全国的に書店軒数が減少しているなかで、昨今では、地方だけでなく首都圏の書店の閉店も急加速しています。そして、とりわけ駅ナカや駅前立地においては、人件費と賃料によって書店経営が圧迫され、その結果閉店となってしまう例が多数見受けられる現状があります。
本来は書店が成り立つはずの人口が多いエリアである駅にも関わらず、閉店となってしまうと人々の書店ニーズを満たすことができなくなってしまいます。さらには、人々の生活動線上から本とのリアルなタッチポイントがなくなることによって、読書習慣が失われてしまうことにもつながります。
この状況に対して、現代の人々のライフスタイルに合った本との新たな出会いを提供し、人々のニーズを満たす書店の新たな形として、完全無人書店がオープン。そして、 “完全無人”かつ“ライトユーザーにもやさしい店舗設計”の書店モデルとしての開発に挑戦しています。

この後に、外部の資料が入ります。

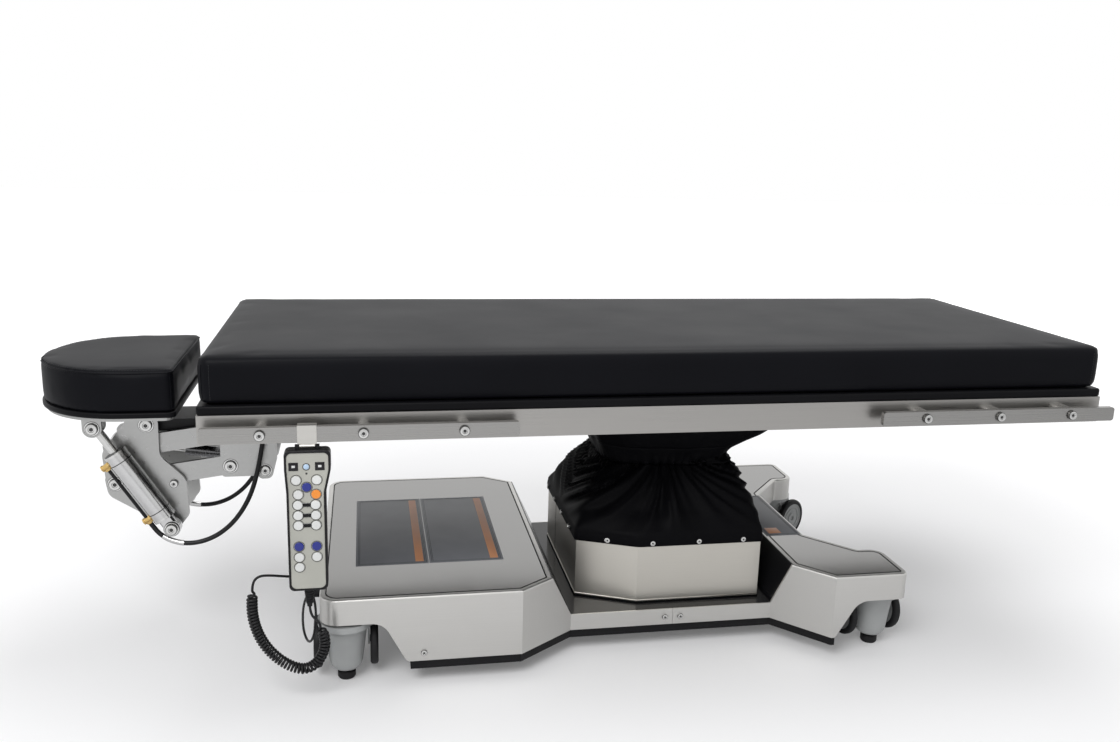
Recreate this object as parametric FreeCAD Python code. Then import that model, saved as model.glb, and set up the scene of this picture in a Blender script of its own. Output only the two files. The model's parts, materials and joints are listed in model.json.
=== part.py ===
import FreeCAD, Part
import math
import os

# Operating table: a wheeled base, a telescopic column under a cloth shroud, a tilting top with
# a mattress, and a hinged head section on lifting links. Millimetres, +Z up, +X to the foot end.
# The origin is on the floor, under the middle of the table.

# Table top
TOP_HEAD = -657.0
TOP_FOOT = 954.0
TOP_WIDTH = 600.0
FRAME_BOTTOM = 440.0
FRAME_HEIGHT = 48.0
FRAME_BAR = 30.0
FRAME_WALL = 3.0
COLUMN_BARS = 150.0
FOOT_BAR = 560.0
BOARD_THICK = 15.0
BOARD_EDGE = 3.5
BOARD_CORNER = 6.0
MATTRESS_CORNER = 20.0
MATTRESS_THICK = 78.0
MATTRESS_EDGE = 22.0
SOFT_GAP = 0.3
FIT = 0.3
RUNNING = 0.05
BEYOND = 1200.0

# Accessory rails
RAIL_HEIGHT = 25.3
RAIL_THICK = 10.0
RAIL_STANDOFF = 22.0
RAIL_BOTTOM = 450.3
RAIL_SPANS = [(-650.0, -145.0), (502.0, 962.0)]
RAIL_BOLTS = [(-558.0, -397.5, -236.0), (586.0, 730.0, 874.5)]
SPACER_RADIUS = 12.4
BOLT_RADIUS = 7.0
BOLT_HEAD = 4.0

# Base
BASE_HEAD = -476.0
BASE_HALF = 308.0
ARM_FLARE = 18.0
BASE_CORNER = 33.0
BASE_TOP = 164.0
BASE_HEM = 44.0
SHEET = 2.5
PAD_TAPER = -130.0
PAD_EDGE = -70.0
WAIST_HEAD = -28.0
WAIST_FOOT = 361.5
WAIST_HALF = 232.0
SEAM = 167.5
SEAM_GAP = 0.5
SEAM_SCREW = 15.0
COVER_SCREW = (-301.0, 59.0)
SCREW_RADIUS = 5.0
SCREW_HEAD = 1.5
FOOT_EDGE = 387.0
ARM_HALF = BASE_HALF + ARM_FLARE
ARM_START = 445.0
ARM_END = 590.0
ARM_CORNER = 16.0
ARM_INNER = 207.0
ARM_NOSE = 46.0
NOSE_CORNER = 28.0
FORK_INNER = 470.0
FORK_HALF = 120.0
DECK = 75.0
DECK_SHEET = 2.0
INLAY_INSET = 9.0
INLAY_DEPTH = 1.5
INLAY_GAP = 1.0
ARCH_HEAD = 118.0
ARCH_FOOT = 114.0
ARCH_REACH = [106.0, 147.0]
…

まず、空間づくりのプロフェッショナルである丹青社を開発パートナーに迎え、持続可能な新しい書店モデルを構築。将来的には、人件費の高騰や後継者不足といった、書店が抱える課題に対するソリューションのひとつとして提案し、書店経営の持続性向上に貢献していくことを目指しています。
これまで、リアルイベント開催や本以外の商品との組み合わせなど書店経営の生き残り作戦をいろいろと取り上げてきました。それらとはまったく逆となる、何かを「足す」施策ではなく、「引く」施策としての完全無人化。
LINEミニアプリによるデジタル会員証が入店と退店時のカギとなっていて、会員ごとに入退店を管理することで、完全非対面でのセキュリティ管理を実現しています。また、入店ハードルを最低限にするために、ニックネーム登録のみでの会員証発行を可能としています。
ライブカメラはセキュリティのためだけでなく、個人を判別できないように変換したうえで、来店者の動線などをAIにより可視化・分析。来店者による店内行動のデータをもとにしたインストアマーケティングを行い、さらに会員管理を行うLINEを通じてのコミュニケーションも加えて、よりニーズのあるキャンペーン企画、商品告知など、店舗づくりに反映するというのもポイントです。
同じ文章を読むにしても、「本を手に取って読むとき、書かれている内容を記憶するのと同時に、ページのどの位置に、どんな内容が書かれていたか、ページの肌触りや紙の質といった無数の情報を無意識に五感で受け取っている」ことを指摘されています(※1)。リアル書店での本との出会いと、紙の本の読書体験を持続可能にしようという新たな取り組みがありました。